Modern day rugby is a game for big men in a full-on collision sport that can be brutal at times and regularly leads to serious injury.

Which means that referees in Japan are under close scrutiny to make sure that player safety is top of their consideration when two sets of giants come face to face in a World Cup tie.

Twenty stones of raw forward power running at you can only have one result.

There have been so many calls on the Television Match Official to decide on dangerous play that matches are stretching well past the two-hour mark.

And not everybody is happy with World Rugby’s idea of what is dangerous.

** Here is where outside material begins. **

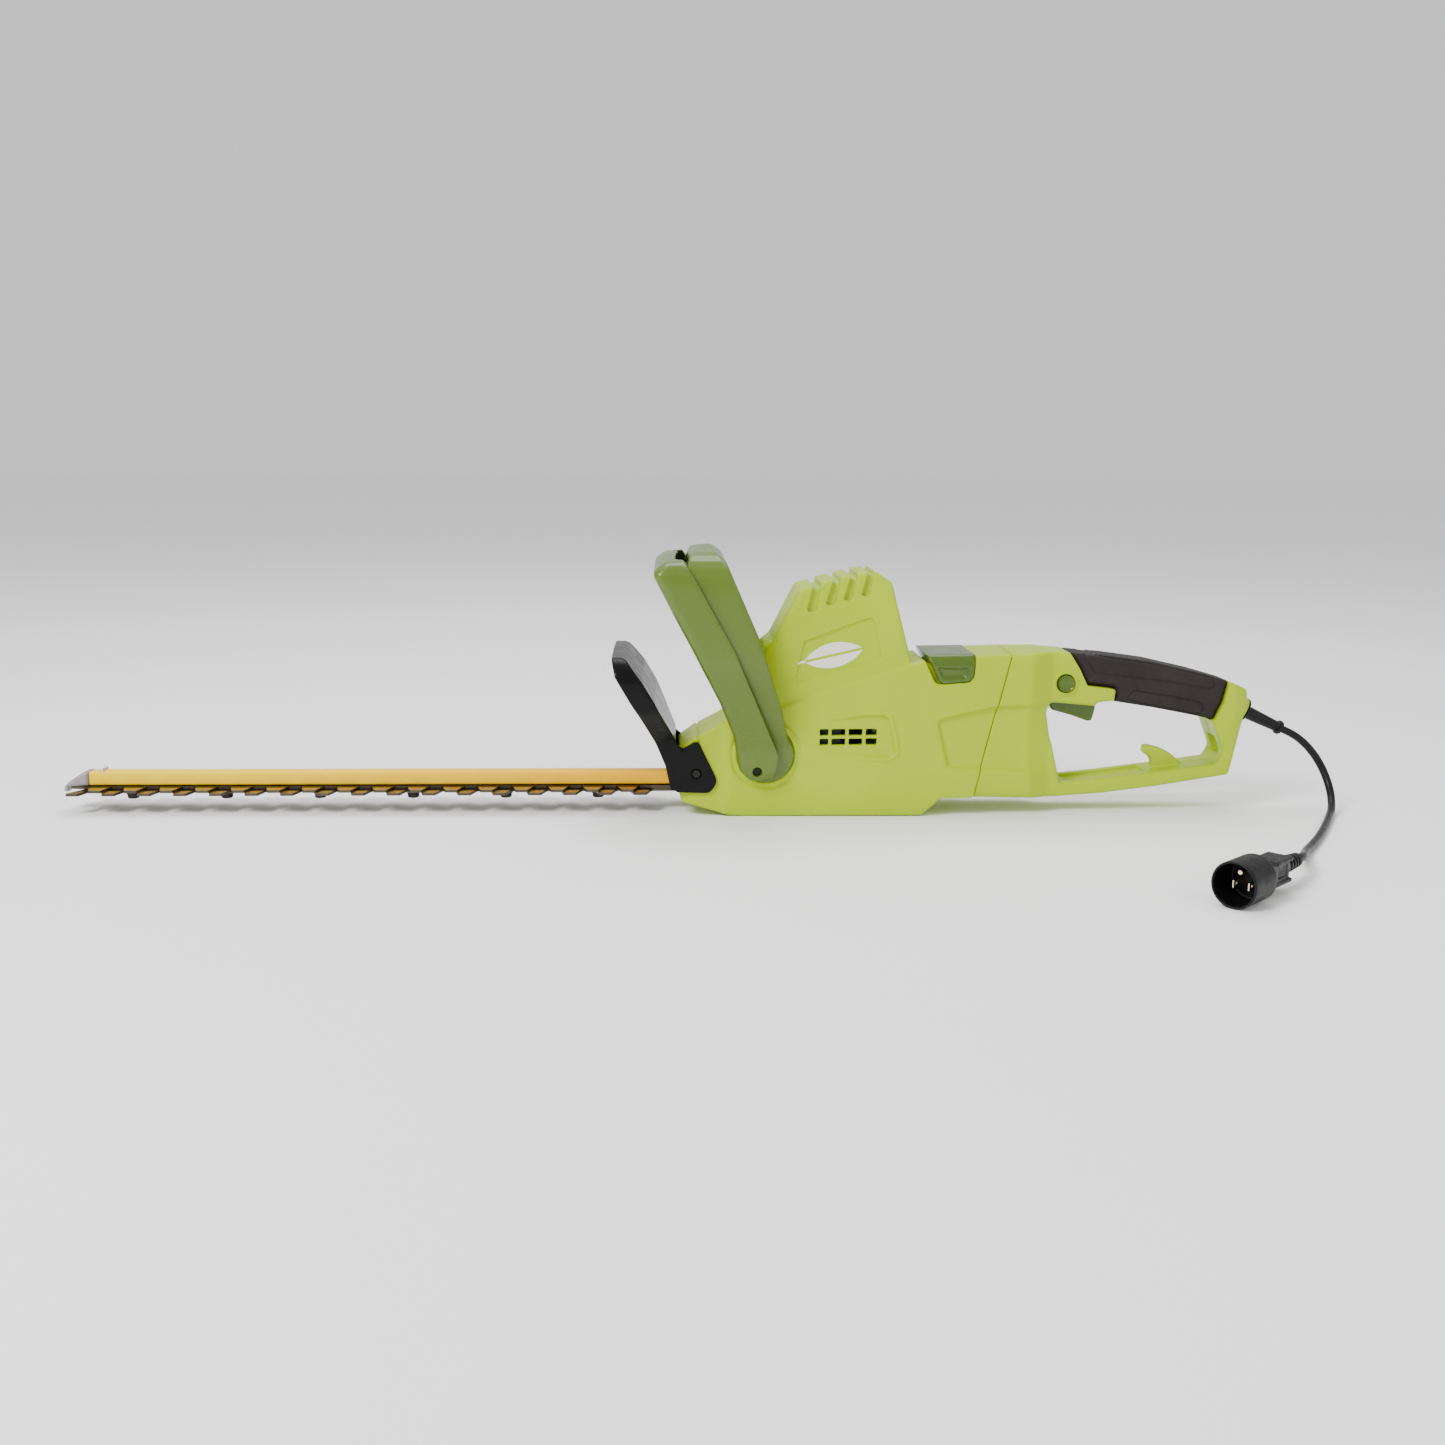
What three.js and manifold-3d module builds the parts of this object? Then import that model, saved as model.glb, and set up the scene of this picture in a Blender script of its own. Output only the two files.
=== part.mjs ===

You can say one thing about Australians – they know how to have a good old whinge, but did their coach Michael Cheika have a point when he claimed that administrators are ‘spooking the referees?’

“As a former player I don’t know the rules any more,” Cheika said. “You have to take care of players but not to an extreme where you are looking after players for doctors and lawyers.”

Some of the stoppages to allow the TV ref to make a decision are taking so much time that they make VAR look lightning fast and Cheika reckons referees are being over cautious.

Maybe it is only coincidence that his outburst came after the Wallabies were beaten by Wales.

But the crackdown will go on – though there had been only two red cards, given when Owen Farrell copped a high one against the USA and and one in the closing stages of Uruguay v Georgia, before Samoa’s Ed Fidow was sent off against Scotland yesterday.

England’s World Cup-winning captain Martin Johnson called for common sense, saying: “We have got to be sensible and not think everything above a certain height his horrific. It has always been illegal to tackle high.”

Clearly nobody is suggesting that the game has any time for head hunters and whatever the impact of any clampdown, there is no doubt that the hosts have really taken to this World Cup and are packing the stadiums for every game.

Even the no-hopers in the 20-team competition are pulling in the crowds.

*When Frank Lampard and Steve Bruce took over at the clubs they had supported since their boyhood days this column expressed doubts about the wisdom of such moves.

Lampard is doing a good job and has already won over any doubters at Stamford Bridge. So at least we can say one out of two isn’t bad.

For Steve Bruce life at St James’ Park hit a new low with a 5-0 drubbing and a sending off at Leicester City.

There was no hiding place for Bruce after what he described as ‘a complete surrender that came too quickly and too easily.’

“It was as bad an afternoon as I can remember and ultimately as coach I accept responsibility,” he said.

And as if the on-field troubles were not enough for the Newcastle manager, there is the neverending rumour that unloved owner Mike Ashley is about to sell the club.

The story goes that former Chelsea and Manchester United chief executive Peter Kenyon is in talks with a Florida company to make a £300 million bid to take over the Magpies.

This must be the umpteenth time you have read about a possible buyer to take the club off Ashley’s hands.

Believe it when it happens because it wouldn’t be the first time that talk of club takeovers are nothing more than that – all talk.

*If you think that VAR is not all it is cracked up to be you are about to get some support from an unlikely source…. the boss of European referees.

After yet another weekend of argument about the pros and cons of this so-called referees’ aid, comes a tale from UEFA that video referees should stop overturning on-field decisions unless there is a clear view that the player is offside.

“If it is too difficult to determine the off-side position it cannot intervene. We would prefer no intervention if it is not clear offside,” said UEFA referees’ chief Roberto Rossetti.

Meanwhile, the Premier League insist on scrutinising ever goal from every angle and at every speed in the search for a reason to disallow it.

If Mr Rossetti gets his way it leads to the question: If it is a clear and obvious offside, what is the point of VAR in the first place? Why not leave it up to the man with the flag to get on with the job he is paid for?

Now there’s a revolutionary move to help the game.